* [What the task asks]:
Quote verbatim every line from the line containing "Reconstruct the object" to the line containing "inner_lip_w = 0.55; // [0.2:0.05:0.9]", inclusive of both, and no other line.

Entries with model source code
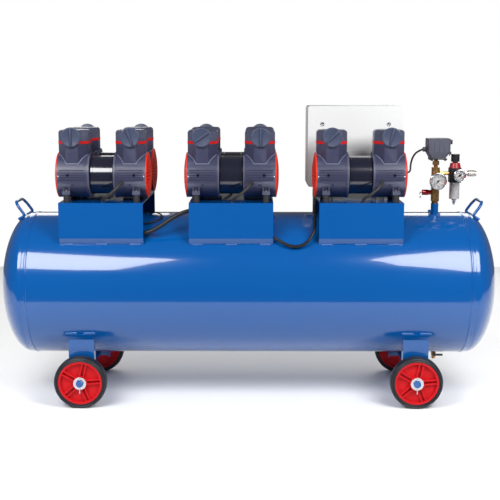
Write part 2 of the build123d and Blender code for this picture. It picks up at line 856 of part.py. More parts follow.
switch_left = 606
switch_right = 684
switch_base_z = 825
switch_top_z = 893
knob_z = 880
with BuildPart() as pressure_switch:
    with BuildSketch(Plane.XY.offset(switch_base_z)):
        with Locations((group_x + 3, group_y)):
            RectangleRounded(52, 44, 8)
    with BuildSketch(Plane.XY.offset(switch_base_z + 22)):
        with Locations(((switch_left + switch_right) / 2, group_y)):
            RectangleRounded(switch_right - switch_left, 60, 8)
    loft()
    with BuildSketch(Plane.XY.offset(switch_base_z + 22)):
        with Locations(((switch_left + switch_right) / 2, group_y)):
            RectangleRounded(switch_right - switch_left, 60, 8)
    extrude(amount=switch_top_z - switch_base_z - 22)
    fillet(pressure_switch.faces().sort_by(Axis.Z)[-1].edges(), 4)
    with BuildSketch(across(switch_left - 12, group_y, 855)):
        Circle(8)
        Circle(3.6, mode=Mode.SUBTRACT)
    extrude(amount=13)
pressure_switch.part.label = "pressure_switch"
export_step(pressure_switch.part, "parts/pressure_switch.step")

with BuildPart() as switch_knob:
    with BuildSketch(across(switch_right + 0.4, group_y, knob_z)):
        Circle(8)
    extrude(amount=4)
    with BuildSketch(across(switch_right + 4.4, group_y, knob_z)):
        Rectangle(5, 15)
    extrude(amount=6)
switch_knob.part.label = "switch_knob"
export_step(switch_knob.part, "parts/switch_knob.step")

regulator = Plane(origin=(regulator_x, group_y, 0))
with BuildPart() as regulator_body:
    with BuildSketch(regulator.offset(743)):
        RectangleRounded(40, 40, 6)
    extrude(amount=49)
    with BuildSketch(regulator.offset(792)):
        Circle(20)
    with BuildSketch(regulator.offset(809)):
        Circle(16)
    loft()
    with BuildSketch(regulator.offset(809)):
        Circle(9)
    extrude(amount=4)
    with BuildSketch(facing_front(regulator_x + 7, group_y - 20, air_line_z - 3)):
        Circle(6)
    extrude(amount=14)
regulator_body.part.label = "regulator_body"
export_step(regulator_body.part, "parts/regulator_body.step")

with BuildPart() as regulator_knob:
    with BuildSketch(regulator.offset(813.4)):
        Circle(14.4)
    extrude(amount=25.6)
    with BuildSketch(regulator.offset(813.4)):
        with PolarLocations(14.6, 20):
            Circle(0.9)
    extrude(amount=18, mode=Mode.SUBTRACT)
    fillet(regulator_knob.faces().sort_by(Axis.Z)[-1].edges(), 1.5)
regulator_knob.part.label = "regulator_knob"
export_step(regulator_knob.part, "parts/regulator_knob.step")

with BuildPart() as regulator_bowl:
    with BuildSketch(regulator.offset(686)):
        Circle(17)
    extrude(amount=57)
    with BuildSketch(regulator.offset(690)):
        Circle(14.5)
    extrude(amount=53, mode=Mode.SUBTRACT)
    with BuildSketch(regulator.offset(680)):
        Circle(8)
    extrude(amount=6)
    with BuildSketch(regulator.offset(680)):
        Circle(3.1)
    extrude(amount=10, mode=Mode.SUBTRACT)
regulator_bowl.part.label = "regulator_bowl"
export_step(regulator_bowl.part, "parts/regulator_bowl.step")

with BuildPart() as bowl_drain:
    with BuildSketch(regulator.offset(666)):
        Circle(3)
    extrude(amount=22)
    with BuildSketch(regulator.offset(668)):
        Circle(4)
    with BuildSketch(regulator.offset(676.5)):
        Circle(7)
    loft()
bowl_drain.part.label = "bowl_drain"
export_step(bowl_drain.part, "parts/bowl_drain.step")

coupler_start = regulator_x + 20
coupler_end = 778
outlet_bore = 5
with BuildPart() as outlet_coupler:
    with BuildSketch(across(coupler_start, group_y, air_line_z)):
        Circle(7)
    extrude(amount=coupler_end - coupler_start)
    with BuildSketch(across(coupler_start + 6, group_y, air_line_z)):
        RegularPolygon(10.5, 6)
    extrude(amount=12)
    with BuildSketch(across(coupler_end - 3, group_y, air_line_z)):
        Circle(9)
    extrude(amount=3)
    with BuildSketch(across(coupler_end - 24, group_y, air_line_z)):
        Circle(outlet_bore)
    extrude(amount=24, mode=Mode.SUBTRACT)
outlet_coupler.part.label = "outlet_coupler"
export_step(outlet_coupler.part, "parts/outlet_coupler.step")

with BuildPart() as coupler_sleeve:
    with BuildSketch(across(coupler_start + 24, group_y, air_line_z)):
        Circle(10.5)
        Circle(7 + running_fit, mode=Mode.SUBTRACT)
    extrude(amount=23)
    chamfer(coupler_sleeve.edges().filter_by(GeomType.CIRCLE).group_by(SortBy.RADIUS)[-1], 1)
coupler_sleeve.part.label = "coupler_sleeve"
export_step(coupler_sleeve.part, "parts/coupler_sleeve.step")

with BuildPart() as drain_cock:
    with BuildSketch(Plane(origin=(drain_x, 0, 124))):
        RegularPolygon(9, 6)
    extrude(amount=12)
    with BuildSketch(Plane(origin=(drain_x, 0, 112))):
        Circle(7)
        Circle(4, mode=Mode.SUBTRACT)
    extrude(amount=12)
    with BuildSketch(facing_front(drain_x, 0, 128)):
        Circle(4.5)
    extrude(amount=14)
drain_cock.part.label = "drain_cock"
export_step(drain_cock.part, "parts/drain_cock.step")

with BuildPart() as drain_handle:
    with BuildSketch(facing_front(drain_x, -14.3, 128)):
        Circle(6)
        with Locations((14, 0)):
            Rectangle(30, 7)
    extrude(amount=3)
drain_handle.part.label = "drain_handle"
export_step(drain_handle.part, "parts/drain_handle.step")

# ---------------------------------------------------------------- cables and hoses

lead_diameter = 9.5
lead_route = [
    (67, -69, 64), (64, -88, 60), (48, -96, 42), (25, -90, 24), (6, -72, 12), (0, -68, -8),
]
hose_diameter = 14
hose_route = [
    (-420, -160, 590), (-374, -172, 584), (-330, -180, 589), (-288, -182, 612),
    (-248, -180, 641), (-208, -176, 660), (-164, -170, 666), (-120, -160, 668),
]
loop_diameter = 5
loop_route = [
    (-412, -24, 641), (-378, -26, 640), (-346, -28, 640), (-314, -40, 638), (-294, -64, 632),
    (-296, -90, 624), (-318, -110, 616), (-348, -120, 611), (-380, -122, 611), (-412, -116, 612),
]
feed_diameter = 10
feed_route = [
    (20, -158, 594), (60, -170, 584), (97, -190, 567), (134, -202, 548), (168, -203, 546),
    (200, -198, 562), (219, -180, 594), (223, -148, 630), (224, -106, 660), (225, -60, 680),
    (226, -12, 688), (227, 26, 695), (229, 52, 713),
]
switch_cable_diameter = 6.5
switch_route = [
    (594, -30, 855), (576, -28, 848), (565, -14, 832), (562, 10, 811), (564, 38, 791),
    (569, 66, 775), (566, 89, 765), (551, 98.5, 762),
]


def tube(route, diameter):
    """A round tube along a route of straight runs joined by the largest tangent arcs."""
    with BuildPart(mode=Mode.PRIVATE) as made:
        with BuildLine():
            FilletPolyline(*route, radius=cable_radii(route))
        start = Vector(*route[0])
        with BuildSketch(Plane(origin=start, z_dir=Vector(*route[1]) - start)):
            Circle(diameter / 2)
        sweep()
    return made.part


with BuildPart() as air_hoses:
    add(tube(hose_route, hose_diameter))
air_hoses.part.label = "air_hoses"
export_step(air_hoses.part, "parts/air_hoses.step")
report_cable("hose", hose_route, hose_diameter, air_hoses.part.volume)

with BuildPart() as power_cables:
    add(tube(loop_route, loop_diameter))
    add(tube(feed_route, feed_diameter))
    add(tube(switch_route, switch_cable_diameter))
    with Locations(*pump_places):
        add(tube(lead_route, lead_diameter))
power_cables.part.label = "power_cables"
export_step(power_cables.part, "parts/power_cables.step")
for name, route, diameter in (
    ("loop", loop_route, loop_diameter),
    ("feed", feed_route, feed_diameter),
    ("switch cable", switch_route, switch_cable_diameter),
    ("pump lead", lead_route, lead_diameter),
):
    report_cable(name, route, diameter, tube(route, diameter).volume)
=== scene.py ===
import math

import bmesh
import bpy
from mathutils import Matrix, Vector


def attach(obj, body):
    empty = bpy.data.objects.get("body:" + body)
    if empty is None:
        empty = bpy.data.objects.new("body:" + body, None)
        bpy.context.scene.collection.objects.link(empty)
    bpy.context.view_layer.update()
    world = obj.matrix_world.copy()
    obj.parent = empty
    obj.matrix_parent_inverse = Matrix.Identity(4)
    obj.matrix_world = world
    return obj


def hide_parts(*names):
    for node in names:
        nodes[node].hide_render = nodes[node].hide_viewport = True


# The looks of a five-pump oil-free air compressor, built round its CAD frame. Metres, +Z up,
# -Y is the front, and everything that isn't a joint's own piece rides on the body "tank".

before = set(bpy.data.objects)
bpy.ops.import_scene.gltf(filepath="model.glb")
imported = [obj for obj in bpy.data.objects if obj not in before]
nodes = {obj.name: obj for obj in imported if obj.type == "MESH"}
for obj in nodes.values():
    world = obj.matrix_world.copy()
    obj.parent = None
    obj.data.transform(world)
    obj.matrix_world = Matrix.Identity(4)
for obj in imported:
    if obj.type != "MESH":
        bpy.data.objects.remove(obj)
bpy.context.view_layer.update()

MM = 0.001
TANK_AXIS = Vector((0, 0, 0.389))
TANK_RADIUS = 0.245
SHELL_HALF = 0.732
FLANGE_END = 0.750
TANK_HALF = 0.850
SADDLE_TOP = 0.689
SADDLE_X = (-0.486, -0.057, 0.372)
PUMP_Y = 0.097
CRANK_HEIGHT = 0.085      # crank axis above the saddle top
BARREL_RADIUS = 0.075
HEAD_X = 0.095
CAP_X = 0.097
CAP_BACK = -0.0642
CAP_HEIGHT = 0.213
WHEEL_X = 0.563
WHEEL_Z = 0.088
SADDLE_FOOT = 0.161        # heights of the welds above the tank's axis
LEG_TOP = -0.137
GROUP = Vector((0.640, -0.030, 0))     # the pressure group's upright
GAUGE_FRONT = -0.084

# How strongly the surround, the panels and the floor's own light shine.
WORLD_GLOW = 0.12
PANEL_GLOW = 11.5
REAR_GLOW = 2.6
FLOOR_POWER = 105

# One entry for each pump: its place, the way its front faces, and its two caps' ridge angles.
PUMPS = [
    (SADDLE_X[0], -PUMP_Y, 1, (90, 110)),
    (SADDLE_X[1], -PUMP_Y, 1, (35, 90)),
    (SADDLE_X[2], -PUMP_Y, 1, (45, 76)),
    (SADDLE_X[0], PUMP_Y, -1, (90, 60)),
    (SADDLE_X[1], PUMP_Y, -1, (80, 90)),
]


# ---------------------------------------------------------------- materials

def new_tree(name):
    """An empty node tree with a Principled shader, and a function that links two sockets."""
    material = bpy.data.materials.new(name)
    material.use_nodes = True
    tree = material.node_tree
    return material, tree, tree.nodes["Principled BSDF"], tree.links.new


def node(tree, kind, **values):
    """A node with its inputs set by name, or its properties where it has no such input."""
    made = tree.nodes.new(kind)
    for key, value in values.items():
        if key in made.inputs:
            made.inputs[key].default_value = value
        else:
            setattr(made, key, value)
    return made


def shade(colour, factor):
    return tuple(min(1.0, channel * factor) for channel in colour) + (1.0,)


def surface(name, colour, rough, metallic=0.0, blotch=6.0, tint=0.12, grain=400.0,
            bump=0.02, coat=0.0, gleam=0.5, edge_highlight=None, dust=0.0, stretch=(1, 1, 1)):
    """A solid material: uneven colour and gloss, fine grain, and a painted highlight on sharp
    edges where asked.
    """
    material, tree, shader, link = new_tree(name)
    shader.inputs["Metallic"].default_value = metallic
    shader.inputs["Coat Weight"].default_value = coat
    shader.inputs["Coat Roughness"].default_value = 0.04
    shader.inputs["Specular IOR Level"].default_value = gleam
    place = node(tree, "ShaderNodeTexCoord")
    mapping = node(tree, "ShaderNodeMapping", Scale=stretch)
    link(place.outputs["Object"], mapping.inputs["Vector"])
    clouds = node(tree, "ShaderNodeTexNoise", Scale=blotch, Detail=5.0, Roughness=0.6)
    fine = node(tree, "ShaderNodeTexNoise", Scale=grain, Detail=3.0)
    link(mapping.outputs["Vector"], clouds.inputs["Vector"])
    link(mapping.outputs["Vector"], fine.inputs["Vector"])
    base = node(tree, "ShaderNodeMix", data_type="RGBA")
    base.inputs[6].default_value = shade(colour, 1 - tint)
    base.inputs[7].default_value = shade(colour, 1 + tint)
    link(clouds.outputs["Fac"], base.inputs[0])
    last_colour = base.outputs[2]
    # Painted highlight: sharp edges, found by pointiness and broken up by the cloud noise, are
    # lightened towards a paler colour.
    if edge_highlight:
        edge = node(tree, "ShaderNodeNewGeometry")
        ramp = node(tree, "ShaderNodeMapRange")
        ramp.inputs["From Min"].default_value = 0.54
        ramp.inputs["From Max"].default_value = 0.66
        link(edge.outputs["Pointiness"], ramp.inputs["Value"])
        edge_highlight_mask = node(tree, "ShaderNodeMath", operation="MULTIPLY")
        link(ramp.outputs["Result"], edge_highlight_mask.inputs[0])
        link(clouds.outputs["Fac"], edge_highlight_mask.inputs[1])
        edge_lit = node(tree, "ShaderNodeMix", data_type="RGBA")
        edge_lit.inputs[7].default_value = (*edge_highlight, 1.0)
        link(edge_highlight_mask.outputs[0], edge_lit.inputs[0])
        link(last_colour, edge_lit.inputs[6])
        last_colour = edge_lit.outputs[2]
    if dust:
        up = node(tree, "ShaderNodeNewGeometry")
        split = node(tree, "ShaderNodeSeparateXYZ")
        link(up.outputs["Normal"], split.inputs["Vector"])
        settle = node(tree, "ShaderNodeMapRange")
        settle.inputs["From Min"].default_value = 0.75
        settle.inputs["To Max"].default_value = dust
        link(split.outputs["Z"], settle.inputs["Value"])
        dusty = node(tree, "ShaderNodeMix", data_type="RGBA")
        dusty.inputs[7].default_value = (0.55, 0.55, 0.55, 1.0)
        link(settle.outputs["Result"], dusty.inputs[0])
        link(last_colour, dusty.inputs[6])
        last_colour = dusty.outputs[2]
    link(last_colour, shader.inputs["Base Color"])
    gloss = node(tree, "ShaderNodeMapRange")
    gloss.inputs["To Min"].default_value = rough[0]
    gloss.inputs["To Max"].default_value = rough[1]
    link(clouds.outputs["Fac"], gloss.inputs["Value"])
    link(gloss.outputs["Result"], shader.inputs["Roughness"])
    relief = node(tree, "ShaderNodeBump", Strength=bump, Distance=0.002)
    link(fine.outputs["Fac"], relief.inputs["Height"])
    link(relief.outputs["Normal"], shader.inputs["Normal"])
    return material


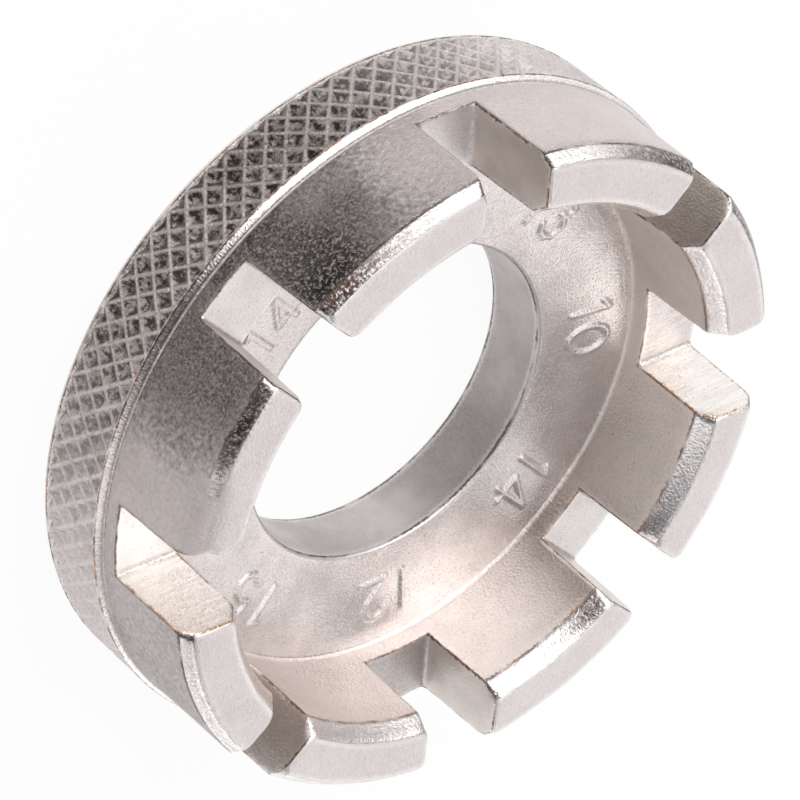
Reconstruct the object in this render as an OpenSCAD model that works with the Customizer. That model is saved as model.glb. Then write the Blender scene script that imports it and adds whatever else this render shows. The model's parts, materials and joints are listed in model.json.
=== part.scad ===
// Round eight-jaw spoke wrench: one plated casting, mm, lying on its flat back.
// +Z runs along the bore towards the crown of jaws; +X points at jaw 1, the widest.

/* [Rim] */
// Diameter over the knurled rim
rim_d = 34; // [30:0.5:44]
// Height of the knurled band from the back face
rim_h = 3.9; // [3:0.1:4.5]
// Bevel where the rim steps in to the crown
rim_bevel = 0.25; // [0.1:0.05:0.5]
// Bevel round the edge of the back face
back_bevel = 0.25; // [0.1:0.05:0.5]

/* [Crown] */
// Overall height, back face to the top of the jaws
overall_h = 10.2; // [8.5:0.1:13]
// Thickness of the crown's wall at its foot
wall_t = 3.3; // [2.4:0.1:4.5]
// Draft of the crown's outer wall, degrees
wall_draft = 1.2; // [0:0.1:3]
// Height of the bevel on the crown's outer lip
outer_lip_h = 0.6; // [0.2:0.05:1]
// Width of the bevel on the crown's outer lip
outer_lip_w = 0.45; // [0.2:0.05:0.8]
// Height of the bevel on the crown's inner lip
inner_lip_h = 0.9; // [0.3:0.05:1.4]
// Width of the bevel on the crown's inner lip
inner_lip_w = 0.55; // [0.2:0.05:0.9]

/* [Dish and bore] */
// Diameter of the through bore
bore_d = 16.5; // [12:0.25:22]
// Thickness of the plate at the bore
plate_t = 3.5; // [2.5:0.1:4.5]
// Rise of the dished floor from the bore out to the crown
dish_rise = 0.55; // [0:0.05:1]
// Radius where the dished floor meets the crown's inner wall
dish_fillet = 0.4; // [0.2:0.05:0.8]
// Bevel round the bore at both faces
bore_bevel = 0.15; // [0.05:0.05:0.4]

/* [Jaws] */
// Height of the jaw floors above the back face
jaw_floor_z = 5.1; // [4.7:0.1:6]
// Gap of jaw 1 at its floor, marked 10
jaw_1_w = 4.35; // [2.6:0.05:5]
// Gap of jaw 2 at its floor, marked 14
jaw_2_w = 2.95; // [2.6:0.05:5]
// Gap of jaw 3 at its floor, marked 12
jaw_3_w = 3.75; // [2.6:0.05:5]
// Gap of jaw 4 at its floor, marked 15
jaw_4_w = 2.85; // [2.6:0.05:5]
// Gap of jaw 5 at its floor, marked 11
jaw_5_w = 3.8; // [2.6:0.05:5]
// Gap of jaw 6 at its floor, marked 14
jaw_6_w = 3.1; // [2.6:0.05:5]
// Gap of jaw 7 at its floor, marked 13
jaw_7_w = 3.15; // [2.6:0.05:5]
// Gap of jaw 8 at its floor, marked 13
jaw_8_w = 3.3; // [2.6:0.05:5]
// Draft of the jaws' flat faces, degrees a side
jaw_draft = 1.2; // [0:0.1:3]
// Radius in the corners of the jaw floors
jaw_root_r = 0.25; // [0.1:0.05:0.4]
// Bevel on the jaws' top edges
jaw_mouth_bevel = 0.2; // [0.1:0.05:0.4]

/* [Hidden] */

// Jaw gaps in order, clockwise seen from the crown
jaw_gaps = [jaw_1_w, jaw_2_w, jaw_3_w, jaw_4_w, jaw_5_w, jaw_6_w, jaw_7_w, jaw_8_w];
// Turn of each jaw off its even place as cast, degrees
jaw_turns = [0.5, 0.5, 0, -1.5, -1, 0, 1, -0.5];
jaw_count = len(jaw_gaps);
jaw_pitch = 360 / jaw_count;

rim_r = rim_d / 2;
bore_r = bore_d / 2;
dish_from_r = bore_r + bore_bevel;
crown_foot_z = rim_h + rim_bevel;
crown_foot_r = rim_r - rim_bevel;
outer_lip_z = overall_h - outer_lip_h;
crown_top_r = crown_foot_r - (outer_lip_z - crown_foot_z) * tan(wall_draft);
cup_r = crown_foot_r - wall_t;
inner_lip_z = overall_h - inner_lip_h;
// Height of the dished floor where it meets the crown's inner wall
dish_edge_z = plate_t + dish_rise;

// How far cuts run past the solid
overrun = 0.5;
// Length of a jaw cut along its radius, from inside the cup to past the rim
jaw_cut_from_r = cup_r - wall_t;
jaw_cut_l = rim_r + overrun - jaw_cut_from_r;
fillet_steps = 4;
smooth = 240;

// Points on a quarter turn about c, from angle a0, in radius r
function corner(c, r, a0, turn) =
    [for (k = [0 : fillet_steps])
        let (a = a0 + turn * k / fillet_steps)
        [c.x + r * cos(a), c.y + r * sin(a)]];

// Half section of the ring: plate, knurled rim, crown and dish, as [radius, height]
module ring_section() {
    slope = atan2(dish_rise, cup_r - dish_from_r);
    fillet_c = [cup_r - dish_fillet,
                dish_edge_z - dish_fillet * tan(slope) + dish_fillet / cos(slope)];
    polygon(concat(
        [[bore_r, bore_bevel],
         [dish_from_r, 0],
         [rim_r - back_bevel, 0],
         [rim_r, back_bevel],
         [rim_r, rim_h],
         [crown_foot_r, crown_foot_z],
         [crown_top_r, outer_lip_z],
         [crown_top_r - outer_lip_w, overall_h],
         [cup_r + inner_lip_w, overall_h],
         [cup_r, inner_lip_z]],
        corner(fillet_c, dish_fillet, 0, slope - 90),
        [[dish_from_r, plate_t],
         [bore_r, plate_t - bore_bevel]]));
}

// Section of one jaw gap, [across, height], with drafted flanks, rounded roots and a bevelled mouth
module jaw_section(gap) {
    half = gap / 2;
    lean = tan(jaw_draft);
    mouth_z = overall_h - jaw_mouth_bevel;
    mouth = half + (mouth_z - jaw_floor_z) * lean;
    flare = jaw_mouth_bevel + overrun;
    root = [half - jaw_root_r, jaw_floor_z + jaw_root_r];
    right = concat(
        corner(root, jaw_root_r, -90, 90),
        [[mouth, mouth_z],
         [mouth + flare, mouth_z + flare]]);
    left = [for (k = [len(right) - 1 : -1 : 0]) [-right[k].x, right[k].y]];
    polygon(concat(right, left));
}

// One jaw gap, cut straight out through the crown's wall
module jaw_cut(gap, angle) {
    rotate([0, 0, angle])
        translate([jaw_cut_from_r, 0, 0])
            rotate([90, 0, 90])
                linear_extrude(height = jaw_cut_l)
                    jaw_section(gap);
}

// The whole casting: knurled rim, dished plate with its bore, and the crown of eight jaws
module wrench_body() {
    color([0.80, 0.77, 0.76])
        difference() {
            rotate_extrude($fn = smooth)
                ring_section();
            for (k = [0 : jaw_count - 1])
                jaw_cut(jaw_gaps[k], jaw_turns[k] - k * jaw_pitch);
        }
}

wrench_body();
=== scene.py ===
"""Looks of the round spoke wrench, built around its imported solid.

The casting is one closed mesh. Its sizes are in millimetres here, as on the maker's drawing,
and its points are turned into metres when the mesh is made.
"""

import json
import logging
import math
from dataclasses import dataclass
from enum import Enum, IntEnum

import bpy
import numpy as np
from mathutils import Matrix, Vector


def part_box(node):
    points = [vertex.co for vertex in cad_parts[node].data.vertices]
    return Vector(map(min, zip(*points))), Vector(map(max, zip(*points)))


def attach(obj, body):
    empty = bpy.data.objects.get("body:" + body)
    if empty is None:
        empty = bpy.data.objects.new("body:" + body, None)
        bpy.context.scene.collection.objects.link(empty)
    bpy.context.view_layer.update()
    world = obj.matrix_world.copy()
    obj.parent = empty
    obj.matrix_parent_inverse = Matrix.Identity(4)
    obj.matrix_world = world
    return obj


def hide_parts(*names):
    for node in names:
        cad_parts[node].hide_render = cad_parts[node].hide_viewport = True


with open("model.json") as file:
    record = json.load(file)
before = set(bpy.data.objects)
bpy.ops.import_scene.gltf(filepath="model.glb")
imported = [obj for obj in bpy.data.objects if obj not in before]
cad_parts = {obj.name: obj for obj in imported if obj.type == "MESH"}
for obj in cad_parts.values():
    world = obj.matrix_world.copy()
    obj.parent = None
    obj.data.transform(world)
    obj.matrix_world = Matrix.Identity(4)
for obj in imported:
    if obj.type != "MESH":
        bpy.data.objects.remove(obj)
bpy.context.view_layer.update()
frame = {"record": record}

log = logging.getLogger("spoke_wrench")

MM = 0.001
FULL_TURN = 2 * math.pi
NODE = "wrench_body"
BODY = "root"
# A distance in mm that counts as away from every edge and corner
FAR = 9.0
# A distance in mm longer than any on the casting, for the side where a jaw isn't
NO_JAW = 99.0
# Where the middle ring of a small bevel lies, as a share of the bevel
BEVEL_MIDDLE = 0.3

Points = np.ndarray
Indices = np.ndarray
Outline = list[tuple[float, float]]
Colour = tuple[float, float, float]
Socket = bpy.types.NodeSocket
Feed = bpy.types.NodeSocket | Colour | float


class Zone(IntEnum):
    """The zones of the casting, which differ in finish and partly in painted light, in the order of the
    mesh's material slots.
    """

    KNURL = 0
    STEP = 1
    WALL = 2
    LIP = 3
    TOP = 4
    CUP = 5
    FLAT = 6
    FLOOR = 7
    DISH = 8
    BORE = 9
    BACK = 10


def stacked(x: Points, y: Points, z: Points | float) -> Points:
    """Points from their x, y and z, which run along the last axis."""
    return np.stack(np.broadcast_arrays(x, y, z), axis=-1)


def polar(r: Points | float, angle: Points, z: Points | float) -> Points:
    """Points at a radius, a direction in radians and a height."""
    return stacked(r * np.cos(angle), r * np.sin(angle), z)


def rings(shape: Outline, angle: Points) -> Points:
    """Rings of points at the radii and heights of a shape, in the given directions."""
    r, z = (np.array(values)[:, None] for values in zip(*shape))
    return polar(r, angle, z)


def from_axis(points: Points) -> Points:
    """How far points are from the bore's axis."""
    return np.hypot(points[:, 0], points[:, 1])


def bearing(vectors: Points) -> Points:
    """Directions round the bore's axis, in degrees from 0 to 360."""
    return np.degrees(np.arctan2(vectors[:, 1], vectors[:, 0])) % 360


@dataclass(frozen=True)
class Jaw:
    """One jaw: its gap at the floor in mm, its direction in radians and its gauge mark."""

    gap: float
    angle: float
    mark: str

    def seen_from(self, points: Points) -> tuple[Points, Points]:
        """How far points lie along the jaw's direction and across it.

        Args:
            points: places in mm, whose first two columns are x and y.

        Returns:
            The distances along and those across, positive on the anticlockwise side.
        """
        c, s = math.cos(self.angle), math.sin(self.angle)
        x, y = points[:, 0], points[:, 1]
        return x * c + y * s, y * c - x * s

    def place(self, along: Points, across: Points | float, z: Points) -> Points:
        """Points from how far they lie along and across the jaw's direction."""
        c, s = math.cos(self.angle), math.sin(self.angle)
        return stacked(along * c - across * s, along * s + across * c, z)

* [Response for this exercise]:
Reconstruct the object in this render as an OpenSCAD model that works with the Customizer. That model is saved as model.glb. Then write the Blender scene script that imports it and adds whatever else this render shows. The model's parts, materials and joints are listed in model.json.
=== part.scad ===
// Round eight-jaw spoke wrench: one plated casting, mm, lying on its flat back.
// +Z runs along the bore towards the crown of jaws; +X points at jaw 1, the widest.

/* [Rim] */
// Diameter over the knurled rim
rim_d = 34; // [30:0.5:44]
// Height of the knurled band from the back face
rim_h = 3.9; // [3:0.1:4.5]
// Bevel where the rim steps in to the crown
rim_bevel = 0.25; // [0.1:0.05:0.5]
// Bevel round the edge of the back face
back_bevel = 0.25; // [0.1:0.05:0.5]

/* [Crown] */
// Overall height, back face to the top of the jaws
overall_h = 10.2; // [8.5:0.1:13]
// Thickness of the crown's wall at its foot
wall_t = 3.3; // [2.4:0.1:4.5]
// Draft of the crown's outer wall, degrees
wall_draft = 1.2; // [0:0.1:3]
// Height of the bevel on the crown's outer lip
outer_lip_h = 0.6; // [0.2:0.05:1]
// Width of the bevel on the crown's outer lip
outer_lip_w = 0.45; // [0.2:0.05:0.8]
// Height of the bevel on the crown's inner lip
inner_lip_h = 0.9; // [0.3:0.05:1.4]
// Width of the bevel on the crown's inner lip
inner_lip_w = 0.55; // [0.2:0.05:0.9]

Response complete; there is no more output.